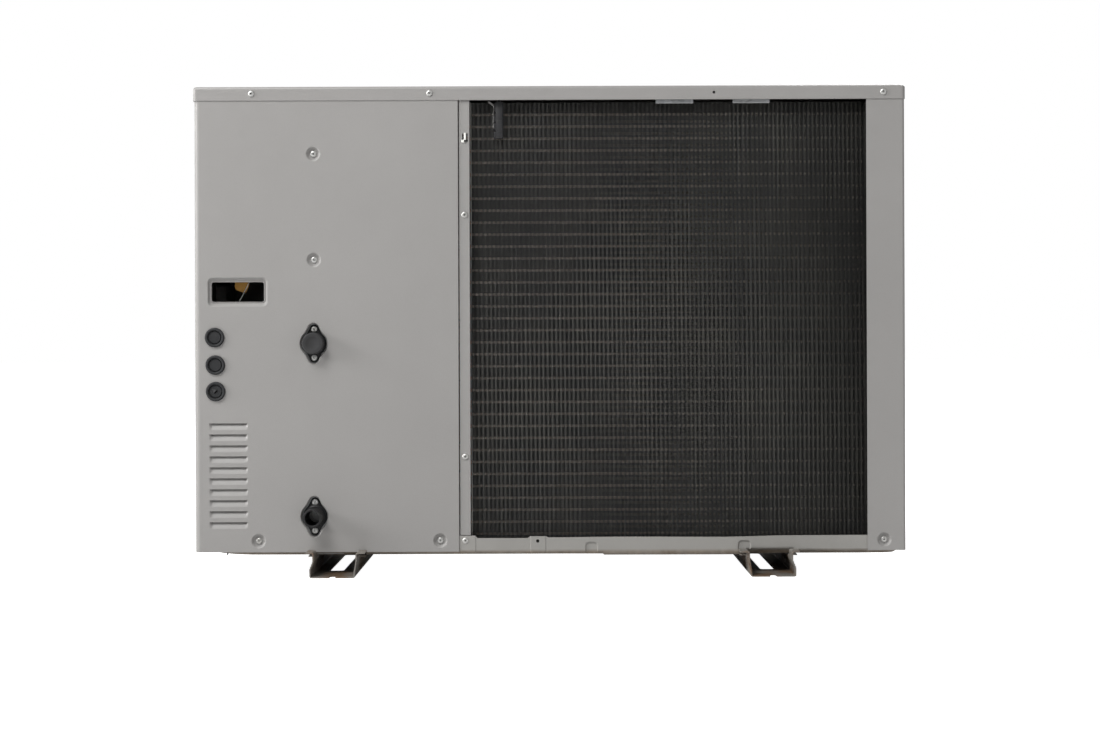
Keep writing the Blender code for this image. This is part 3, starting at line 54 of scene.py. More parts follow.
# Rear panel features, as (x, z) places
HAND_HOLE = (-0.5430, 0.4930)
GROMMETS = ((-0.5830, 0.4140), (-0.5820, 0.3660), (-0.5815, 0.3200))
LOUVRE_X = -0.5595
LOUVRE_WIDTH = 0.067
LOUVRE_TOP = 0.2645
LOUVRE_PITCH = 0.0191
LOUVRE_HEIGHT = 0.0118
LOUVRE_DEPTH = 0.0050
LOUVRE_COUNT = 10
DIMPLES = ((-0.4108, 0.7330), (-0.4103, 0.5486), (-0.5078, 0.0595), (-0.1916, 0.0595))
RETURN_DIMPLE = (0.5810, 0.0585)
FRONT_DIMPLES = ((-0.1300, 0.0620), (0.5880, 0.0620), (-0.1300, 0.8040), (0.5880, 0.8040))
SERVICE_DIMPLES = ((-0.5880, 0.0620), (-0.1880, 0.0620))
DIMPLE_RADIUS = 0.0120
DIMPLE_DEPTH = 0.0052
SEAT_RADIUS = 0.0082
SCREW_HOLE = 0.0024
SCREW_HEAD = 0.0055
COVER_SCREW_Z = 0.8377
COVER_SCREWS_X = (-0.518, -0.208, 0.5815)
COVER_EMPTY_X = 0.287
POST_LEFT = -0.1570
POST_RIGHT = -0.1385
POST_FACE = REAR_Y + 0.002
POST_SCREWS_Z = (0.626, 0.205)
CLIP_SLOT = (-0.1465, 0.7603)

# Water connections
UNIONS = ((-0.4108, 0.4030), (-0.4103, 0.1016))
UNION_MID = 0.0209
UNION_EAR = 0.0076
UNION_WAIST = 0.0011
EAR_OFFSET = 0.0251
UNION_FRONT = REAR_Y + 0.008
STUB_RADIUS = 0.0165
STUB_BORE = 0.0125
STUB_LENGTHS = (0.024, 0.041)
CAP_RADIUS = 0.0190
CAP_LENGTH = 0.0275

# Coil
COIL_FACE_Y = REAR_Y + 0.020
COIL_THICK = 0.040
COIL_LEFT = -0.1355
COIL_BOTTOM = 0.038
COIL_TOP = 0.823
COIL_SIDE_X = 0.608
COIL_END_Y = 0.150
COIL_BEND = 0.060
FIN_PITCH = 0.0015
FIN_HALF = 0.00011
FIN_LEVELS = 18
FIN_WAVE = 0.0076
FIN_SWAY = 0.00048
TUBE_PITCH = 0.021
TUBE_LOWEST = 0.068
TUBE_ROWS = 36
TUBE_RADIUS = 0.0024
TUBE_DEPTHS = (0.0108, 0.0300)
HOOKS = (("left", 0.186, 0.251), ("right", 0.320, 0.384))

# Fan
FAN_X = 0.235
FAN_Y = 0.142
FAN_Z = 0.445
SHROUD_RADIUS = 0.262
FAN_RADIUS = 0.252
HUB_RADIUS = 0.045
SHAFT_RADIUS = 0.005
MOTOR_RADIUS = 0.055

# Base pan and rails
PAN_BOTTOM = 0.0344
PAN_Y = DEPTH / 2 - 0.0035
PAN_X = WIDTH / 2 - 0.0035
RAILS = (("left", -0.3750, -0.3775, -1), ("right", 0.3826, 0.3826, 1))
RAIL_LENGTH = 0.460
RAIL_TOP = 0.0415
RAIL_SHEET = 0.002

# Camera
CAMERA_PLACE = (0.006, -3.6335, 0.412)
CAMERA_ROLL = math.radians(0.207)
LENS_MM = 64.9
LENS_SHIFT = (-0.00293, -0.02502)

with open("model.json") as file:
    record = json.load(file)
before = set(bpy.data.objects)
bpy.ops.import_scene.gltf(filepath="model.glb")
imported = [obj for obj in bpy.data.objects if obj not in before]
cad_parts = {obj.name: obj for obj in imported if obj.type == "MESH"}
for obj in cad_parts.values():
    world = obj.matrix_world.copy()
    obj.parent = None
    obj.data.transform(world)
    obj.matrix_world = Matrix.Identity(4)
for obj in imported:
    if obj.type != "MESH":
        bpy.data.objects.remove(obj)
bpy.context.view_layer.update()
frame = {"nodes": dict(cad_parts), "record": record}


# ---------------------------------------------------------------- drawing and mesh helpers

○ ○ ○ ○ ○

§ **Problem to solve**
Every line of the data above should be copied exactly.

§ **In response**
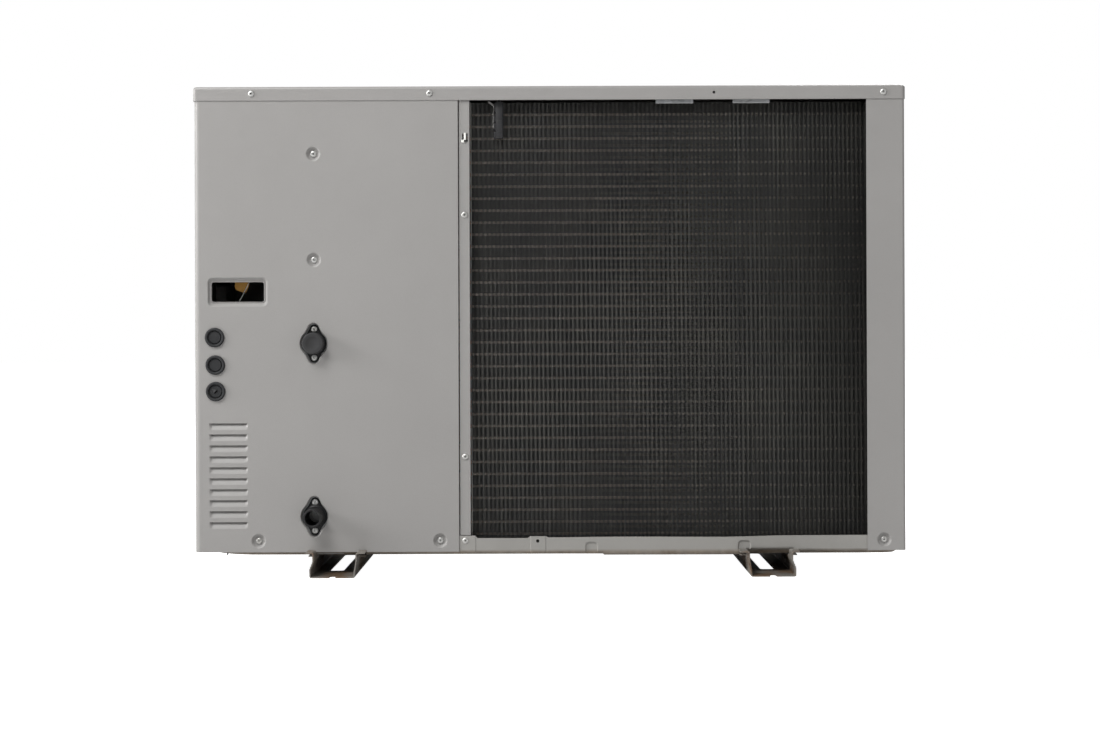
Keep writing the Blender code for this image. This is part 3, starting at line 54 of scene.py. More parts follow.
# Rear panel features, as (x, z) places
HAND_HOLE = (-0.5430, 0.4930)
GROMMETS = ((-0.5830, 0.4140), (-0.5820, 0.3660), (-0.5815, 0.3200))
LOUVRE_X = -0.5595
LOUVRE_WIDTH = 0.067
LOUVRE_TOP = 0.2645
LOUVRE_PITCH = 0.0191
LOUVRE_HEIGHT = 0.0118
LOUVRE_DEPTH = 0.0050
LOUVRE_COUNT = 10
DIMPLES = ((-0.4108, 0.7330), (-0.4103, 0.5486), (-0.5078, 0.0595), (-0.1916, 0.0595))
RETURN_DIMPLE = (0.5810, 0.0585)
FRONT_DIMPLES = ((-0.1300, 0.0620), (0.5880, 0.0620), (-0.1300, 0.8040), (0.5880, 0.8040))
SERVICE_DIMPLES = ((-0.5880, 0.0620), (-0.1880, 0.0620))
DIMPLE_RADIUS = 0.0120
DIMPLE_DEPTH = 0.0052
SEAT_RADIUS = 0.0082
SCREW_HOLE = 0.0024
SCREW_HEAD = 0.0055
COVER_SCREW_Z = 0.8377
COVER_SCREWS_X = (-0.518, -0.208, 0.5815)
COVER_EMPTY_X = 0.287
POST_LEFT = -0.1570
POST_RIGHT = -0.1385
POST_FACE = REAR_Y + 0.002
POST_SCREWS_Z = (0.626, 0.205)
CLIP_SLOT = (-0.1465, 0.7603)

# Water connections
UNIONS = ((-0.4108, 0.4030), (-0.4103, 0.1016))
UNION_MID = 0.0209
UNION_EAR = 0.0076
UNION_WAIST = 0.0011
EAR_OFFSET = 0.0251
UNION_FRONT = REAR_Y + 0.008
STUB_RADIUS = 0.0165
STUB_BORE = 0.0125
STUB_LENGTHS = (0.024, 0.041)
CAP_RADIUS = 0.0190
CAP_LENGTH = 0.0275

# Coil
COIL_FACE_Y = REAR_Y + 0.020
COIL_THICK = 0.040
COIL_LEFT = -0.1355
COIL_BOTTOM = 0.038
COIL_TOP = 0.823
COIL_SIDE_X = 0.608
COIL_END_Y = 0.150
COIL_BEND = 0.060
FIN_PITCH = 0.0015
FIN_HALF = 0.00011
FIN_LEVELS = 18
FIN_WAVE = 0.0076
FIN_SWAY = 0.00048
TUBE_PITCH = 0.021
TUBE_LOWEST = 0.068
TUBE_ROWS = 36
TUBE_RADIUS = 0.0024
TUBE_DEPTHS = (0.0108, 0.0300)
HOOKS = (("left", 0.186, 0.251), ("right", 0.320, 0.384))

# Fan
FAN_X = 0.235
FAN_Y = 0.142
FAN_Z = 0.445
SHROUD_RADIUS = 0.262
FAN_RADIUS = 0.252
HUB_RADIUS = 0.045
SHAFT_RADIUS = 0.005
MOTOR_RADIUS = 0.055

# Base pan and rails
PAN_BOTTOM = 0.0344
PAN_Y = DEPTH / 2 - 0.0035
PAN_X = WIDTH / 2 - 0.0035
RAILS = (("left", -0.3750, -0.3775, -1), ("right", 0.3826, 0.3826, 1))
RAIL_LENGTH = 0.460
RAIL_TOP = 0.0415
RAIL_SHEET = 0.002

# Camera
CAMERA_PLACE = (0.006, -3.6335, 0.412)
CAMERA_ROLL = math.radians(0.207)
LENS_MM = 64.9
LENS_SHIFT = (-0.00293, -0.02502)

with open("model.json") as file:
    record = json.load(file)
before = set(bpy.data.objects)
bpy.ops.import_scene.gltf(filepath="model.glb")
imported = [obj for obj in bpy.data.objects if obj not in before]
cad_parts = {obj.name: obj for obj in imported if obj.type == "MESH"}
for obj in cad_parts.values():
    world = obj.matrix_world.copy()
    obj.parent = None
    obj.data.transform(world)
    obj.matrix_world = Matrix.Identity(4)
for obj in imported:
    if obj.type != "MESH":
        bpy.data.objects.remove(obj)
bpy.context.view_layer.update()
frame = {"nodes": dict(cad_parts), "record": record}


# ---------------------------------------------------------------- drawing and mesh helpers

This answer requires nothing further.